Well there we have it. There is pros and cons to both futures (well, futures::join in that sense) and tasks.

So which one should you chose? Well that is totally up to you! What I haven’t done here is actually measure things. Such as: What is the cost of the additional Clone-ing? How much more work is put on the Runtime/executor? How does this change the throughput of the complete system? The average latency and the latency distribution? In the end this very much depends on the system.

But what I can tell you from experience is that especially refactoring from Futures to Tasks can be painful sometimes. We have seen an example of a “future is not Send error. We were lucky in this case because the compiler told us exactly why. I had to struggle with other cases in which the compiler presented me with a list of completely undecipherable types that was not at all helpful.

# Threads and Cores

While writing this, it also came to me that we have this multiplexing on different layers.

Futures concurrency is scheduling/multiplexing multiple computations on a single thread.

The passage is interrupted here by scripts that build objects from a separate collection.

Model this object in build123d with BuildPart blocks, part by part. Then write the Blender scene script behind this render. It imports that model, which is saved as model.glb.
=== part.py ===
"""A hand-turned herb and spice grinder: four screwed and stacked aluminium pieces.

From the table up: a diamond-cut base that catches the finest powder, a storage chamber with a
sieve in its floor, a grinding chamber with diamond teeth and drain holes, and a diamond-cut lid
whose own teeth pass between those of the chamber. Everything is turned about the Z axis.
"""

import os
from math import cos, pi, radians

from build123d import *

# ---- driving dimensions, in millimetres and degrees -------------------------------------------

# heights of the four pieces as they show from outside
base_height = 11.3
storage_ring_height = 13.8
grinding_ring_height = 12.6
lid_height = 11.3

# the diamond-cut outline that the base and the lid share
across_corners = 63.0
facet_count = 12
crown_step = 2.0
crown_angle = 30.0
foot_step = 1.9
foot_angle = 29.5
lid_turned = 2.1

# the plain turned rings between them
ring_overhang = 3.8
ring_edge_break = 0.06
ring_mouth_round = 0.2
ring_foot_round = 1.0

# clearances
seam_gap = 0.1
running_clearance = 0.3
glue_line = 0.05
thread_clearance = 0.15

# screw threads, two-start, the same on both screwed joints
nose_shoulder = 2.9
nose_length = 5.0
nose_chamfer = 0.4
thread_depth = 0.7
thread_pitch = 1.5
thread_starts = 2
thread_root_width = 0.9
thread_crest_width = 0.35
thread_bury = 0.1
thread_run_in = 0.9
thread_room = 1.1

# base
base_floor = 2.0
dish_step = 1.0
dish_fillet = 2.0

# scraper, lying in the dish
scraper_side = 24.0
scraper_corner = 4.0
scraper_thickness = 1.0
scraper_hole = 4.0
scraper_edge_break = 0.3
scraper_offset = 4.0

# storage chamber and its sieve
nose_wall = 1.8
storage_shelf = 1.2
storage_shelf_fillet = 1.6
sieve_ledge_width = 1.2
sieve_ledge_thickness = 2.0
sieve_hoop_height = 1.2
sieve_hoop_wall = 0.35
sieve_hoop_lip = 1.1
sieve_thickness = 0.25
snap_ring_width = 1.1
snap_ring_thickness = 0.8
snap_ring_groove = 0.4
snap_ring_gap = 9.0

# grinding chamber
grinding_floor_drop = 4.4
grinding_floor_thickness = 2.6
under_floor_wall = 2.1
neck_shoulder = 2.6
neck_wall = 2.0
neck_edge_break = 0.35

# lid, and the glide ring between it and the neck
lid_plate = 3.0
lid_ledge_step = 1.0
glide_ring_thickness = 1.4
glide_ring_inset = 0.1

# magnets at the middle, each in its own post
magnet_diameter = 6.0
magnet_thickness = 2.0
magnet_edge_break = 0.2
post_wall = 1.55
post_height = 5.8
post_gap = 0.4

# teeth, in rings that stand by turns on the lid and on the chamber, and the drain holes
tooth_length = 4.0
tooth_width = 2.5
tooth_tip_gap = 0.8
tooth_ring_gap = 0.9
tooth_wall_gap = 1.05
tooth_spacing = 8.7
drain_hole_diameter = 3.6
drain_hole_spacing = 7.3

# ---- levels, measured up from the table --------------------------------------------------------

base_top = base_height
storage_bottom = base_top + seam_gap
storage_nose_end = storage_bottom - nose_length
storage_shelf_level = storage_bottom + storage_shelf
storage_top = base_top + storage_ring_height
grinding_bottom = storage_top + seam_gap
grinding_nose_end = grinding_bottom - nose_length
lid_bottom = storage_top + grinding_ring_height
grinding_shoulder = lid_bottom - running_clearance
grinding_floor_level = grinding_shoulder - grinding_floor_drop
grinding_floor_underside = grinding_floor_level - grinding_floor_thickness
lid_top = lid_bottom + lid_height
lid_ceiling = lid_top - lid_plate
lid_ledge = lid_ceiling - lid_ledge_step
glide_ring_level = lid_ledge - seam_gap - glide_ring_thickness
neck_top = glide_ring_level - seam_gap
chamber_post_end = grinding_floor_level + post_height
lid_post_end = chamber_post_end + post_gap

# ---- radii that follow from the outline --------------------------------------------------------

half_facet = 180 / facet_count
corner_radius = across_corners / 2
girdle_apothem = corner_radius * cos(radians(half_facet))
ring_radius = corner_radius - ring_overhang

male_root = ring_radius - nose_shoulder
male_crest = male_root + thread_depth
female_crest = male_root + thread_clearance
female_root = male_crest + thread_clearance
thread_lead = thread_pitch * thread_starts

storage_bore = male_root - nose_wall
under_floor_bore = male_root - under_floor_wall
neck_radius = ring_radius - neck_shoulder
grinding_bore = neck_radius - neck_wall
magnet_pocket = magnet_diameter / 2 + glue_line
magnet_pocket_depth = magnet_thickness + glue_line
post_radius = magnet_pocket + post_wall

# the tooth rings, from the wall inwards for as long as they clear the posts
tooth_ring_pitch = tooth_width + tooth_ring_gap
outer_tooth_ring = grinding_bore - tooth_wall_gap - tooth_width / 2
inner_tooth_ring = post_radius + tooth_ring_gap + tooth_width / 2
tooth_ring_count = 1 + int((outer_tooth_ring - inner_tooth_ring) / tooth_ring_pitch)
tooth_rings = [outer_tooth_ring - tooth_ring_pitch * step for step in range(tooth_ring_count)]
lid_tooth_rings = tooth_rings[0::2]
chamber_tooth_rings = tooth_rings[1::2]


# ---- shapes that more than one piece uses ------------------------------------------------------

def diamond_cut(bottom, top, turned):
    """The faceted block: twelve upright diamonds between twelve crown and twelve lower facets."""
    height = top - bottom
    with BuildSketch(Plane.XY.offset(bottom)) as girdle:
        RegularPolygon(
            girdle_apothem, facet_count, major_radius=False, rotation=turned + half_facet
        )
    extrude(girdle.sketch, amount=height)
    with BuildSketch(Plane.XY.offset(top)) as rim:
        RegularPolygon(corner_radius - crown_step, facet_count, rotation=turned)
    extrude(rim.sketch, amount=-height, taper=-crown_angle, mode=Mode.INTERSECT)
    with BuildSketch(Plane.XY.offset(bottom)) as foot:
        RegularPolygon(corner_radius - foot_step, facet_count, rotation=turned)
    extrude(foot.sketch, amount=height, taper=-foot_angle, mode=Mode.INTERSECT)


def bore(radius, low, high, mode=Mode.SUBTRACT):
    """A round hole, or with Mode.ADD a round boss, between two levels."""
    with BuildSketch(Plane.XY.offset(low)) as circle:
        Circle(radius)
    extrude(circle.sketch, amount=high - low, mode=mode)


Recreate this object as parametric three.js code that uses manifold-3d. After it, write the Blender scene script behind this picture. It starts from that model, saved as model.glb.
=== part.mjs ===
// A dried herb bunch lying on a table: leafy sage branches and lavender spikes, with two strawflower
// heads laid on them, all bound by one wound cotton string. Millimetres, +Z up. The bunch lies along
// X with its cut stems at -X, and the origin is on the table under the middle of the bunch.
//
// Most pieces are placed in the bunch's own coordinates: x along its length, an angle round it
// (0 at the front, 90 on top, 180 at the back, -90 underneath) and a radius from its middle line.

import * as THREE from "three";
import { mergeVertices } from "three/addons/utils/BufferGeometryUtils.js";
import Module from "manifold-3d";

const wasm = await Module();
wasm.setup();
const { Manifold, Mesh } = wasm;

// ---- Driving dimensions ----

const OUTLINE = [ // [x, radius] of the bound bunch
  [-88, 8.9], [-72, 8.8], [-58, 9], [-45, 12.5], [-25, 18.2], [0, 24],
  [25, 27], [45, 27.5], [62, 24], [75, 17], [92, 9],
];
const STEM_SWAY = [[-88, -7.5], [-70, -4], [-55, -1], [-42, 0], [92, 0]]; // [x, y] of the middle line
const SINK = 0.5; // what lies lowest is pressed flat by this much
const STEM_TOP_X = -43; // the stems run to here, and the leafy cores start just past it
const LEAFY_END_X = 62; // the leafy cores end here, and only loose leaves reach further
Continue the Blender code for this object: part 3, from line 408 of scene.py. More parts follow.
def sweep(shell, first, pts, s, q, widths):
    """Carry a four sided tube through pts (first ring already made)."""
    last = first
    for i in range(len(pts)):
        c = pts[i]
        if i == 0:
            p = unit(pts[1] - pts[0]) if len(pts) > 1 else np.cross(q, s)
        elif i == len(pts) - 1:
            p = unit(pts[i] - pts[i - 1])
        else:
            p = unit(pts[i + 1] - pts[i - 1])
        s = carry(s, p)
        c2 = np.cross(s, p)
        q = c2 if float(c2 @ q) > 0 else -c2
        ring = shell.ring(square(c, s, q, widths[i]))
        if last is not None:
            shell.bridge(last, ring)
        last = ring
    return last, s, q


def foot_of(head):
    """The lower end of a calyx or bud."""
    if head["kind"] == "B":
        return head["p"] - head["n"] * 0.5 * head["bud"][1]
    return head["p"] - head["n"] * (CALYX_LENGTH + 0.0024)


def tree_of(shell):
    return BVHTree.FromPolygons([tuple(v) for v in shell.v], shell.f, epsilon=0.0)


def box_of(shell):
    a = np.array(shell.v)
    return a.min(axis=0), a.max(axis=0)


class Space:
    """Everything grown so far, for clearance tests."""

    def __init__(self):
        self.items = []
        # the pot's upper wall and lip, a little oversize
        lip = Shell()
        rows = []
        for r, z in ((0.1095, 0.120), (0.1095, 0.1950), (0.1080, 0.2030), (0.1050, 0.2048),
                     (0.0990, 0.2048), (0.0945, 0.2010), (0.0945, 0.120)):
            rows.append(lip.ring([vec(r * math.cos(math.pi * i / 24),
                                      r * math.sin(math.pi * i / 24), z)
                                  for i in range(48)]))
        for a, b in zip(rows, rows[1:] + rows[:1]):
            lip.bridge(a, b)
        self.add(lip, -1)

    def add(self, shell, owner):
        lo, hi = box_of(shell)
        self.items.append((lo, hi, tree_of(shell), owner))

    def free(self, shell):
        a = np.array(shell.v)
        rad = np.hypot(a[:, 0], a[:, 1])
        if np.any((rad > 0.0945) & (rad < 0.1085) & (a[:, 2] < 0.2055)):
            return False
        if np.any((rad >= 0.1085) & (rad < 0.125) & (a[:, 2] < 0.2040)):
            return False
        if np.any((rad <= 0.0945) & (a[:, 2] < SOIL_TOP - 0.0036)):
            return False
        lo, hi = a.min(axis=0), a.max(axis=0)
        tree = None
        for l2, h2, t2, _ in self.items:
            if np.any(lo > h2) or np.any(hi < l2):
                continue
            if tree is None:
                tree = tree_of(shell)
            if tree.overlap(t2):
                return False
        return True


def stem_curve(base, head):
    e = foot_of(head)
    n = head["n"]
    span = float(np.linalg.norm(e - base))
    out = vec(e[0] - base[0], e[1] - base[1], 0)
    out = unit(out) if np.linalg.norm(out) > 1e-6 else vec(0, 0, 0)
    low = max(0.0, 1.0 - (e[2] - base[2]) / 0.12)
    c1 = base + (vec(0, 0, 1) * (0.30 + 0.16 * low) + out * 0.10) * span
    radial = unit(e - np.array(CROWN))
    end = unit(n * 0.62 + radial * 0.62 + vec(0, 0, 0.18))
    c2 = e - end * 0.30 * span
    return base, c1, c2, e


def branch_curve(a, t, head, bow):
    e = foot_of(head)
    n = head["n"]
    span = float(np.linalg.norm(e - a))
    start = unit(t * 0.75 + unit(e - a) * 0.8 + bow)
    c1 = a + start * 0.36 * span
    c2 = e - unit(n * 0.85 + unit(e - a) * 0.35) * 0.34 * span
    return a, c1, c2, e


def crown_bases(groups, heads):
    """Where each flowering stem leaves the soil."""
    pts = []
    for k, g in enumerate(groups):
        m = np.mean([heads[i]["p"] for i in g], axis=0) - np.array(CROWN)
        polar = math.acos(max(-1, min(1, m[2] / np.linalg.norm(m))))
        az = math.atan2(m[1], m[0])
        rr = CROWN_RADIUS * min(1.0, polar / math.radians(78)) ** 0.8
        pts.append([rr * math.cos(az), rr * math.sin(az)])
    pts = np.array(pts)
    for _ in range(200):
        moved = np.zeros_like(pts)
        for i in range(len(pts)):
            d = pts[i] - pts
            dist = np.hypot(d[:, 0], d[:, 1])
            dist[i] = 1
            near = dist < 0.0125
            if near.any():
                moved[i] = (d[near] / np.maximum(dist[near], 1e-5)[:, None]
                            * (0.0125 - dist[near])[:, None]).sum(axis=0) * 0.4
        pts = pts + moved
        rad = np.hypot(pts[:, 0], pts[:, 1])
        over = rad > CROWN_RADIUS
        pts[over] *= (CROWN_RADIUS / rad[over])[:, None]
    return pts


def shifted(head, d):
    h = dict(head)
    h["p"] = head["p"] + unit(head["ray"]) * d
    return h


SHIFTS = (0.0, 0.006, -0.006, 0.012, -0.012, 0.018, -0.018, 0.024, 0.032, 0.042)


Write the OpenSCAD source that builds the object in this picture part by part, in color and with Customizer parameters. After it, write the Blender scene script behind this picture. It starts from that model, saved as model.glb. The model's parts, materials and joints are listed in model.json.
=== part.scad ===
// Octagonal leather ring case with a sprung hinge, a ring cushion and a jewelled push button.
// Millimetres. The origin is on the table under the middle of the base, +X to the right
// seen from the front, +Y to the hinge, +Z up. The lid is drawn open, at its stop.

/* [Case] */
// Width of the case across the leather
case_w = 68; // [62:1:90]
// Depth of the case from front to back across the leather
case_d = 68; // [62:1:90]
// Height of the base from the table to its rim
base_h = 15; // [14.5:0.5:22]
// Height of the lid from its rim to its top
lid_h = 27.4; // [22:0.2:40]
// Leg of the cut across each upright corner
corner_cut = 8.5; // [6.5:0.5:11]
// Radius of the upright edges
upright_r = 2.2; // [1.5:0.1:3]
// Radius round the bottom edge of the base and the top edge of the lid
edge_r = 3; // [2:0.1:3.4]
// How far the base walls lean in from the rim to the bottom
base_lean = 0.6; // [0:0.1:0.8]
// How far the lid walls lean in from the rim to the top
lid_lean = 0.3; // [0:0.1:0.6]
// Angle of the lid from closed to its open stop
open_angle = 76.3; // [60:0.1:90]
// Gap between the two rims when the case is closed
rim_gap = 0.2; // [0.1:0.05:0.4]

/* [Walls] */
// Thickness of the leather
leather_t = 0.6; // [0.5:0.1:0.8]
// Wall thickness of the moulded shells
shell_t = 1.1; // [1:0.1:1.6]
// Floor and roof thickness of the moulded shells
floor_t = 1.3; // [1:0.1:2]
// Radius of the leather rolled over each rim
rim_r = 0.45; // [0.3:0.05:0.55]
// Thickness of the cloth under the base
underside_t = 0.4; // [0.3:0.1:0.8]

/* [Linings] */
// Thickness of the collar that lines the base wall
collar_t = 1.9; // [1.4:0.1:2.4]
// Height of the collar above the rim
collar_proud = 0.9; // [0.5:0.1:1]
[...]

Tasks and executors schedule M tasks on N operating system threads. Similarly the operating system also schedules M threads to N processor cores.

The idea here is that higher level we go, we have less overhead. Scheduling tasks on an executor or threads on the operating system is not free.

And in the end, we have a completely different beast altogether. Modern CPUs have this thing called simultaneous multithreading, or hardware multithreading. This is when the CPU offers more logical cores than it has physical cores. So it can do actual work while other threads are waiting for data to be copied from main memory into CPU caches. Or other neat tricks to speed up the total throughput of the system.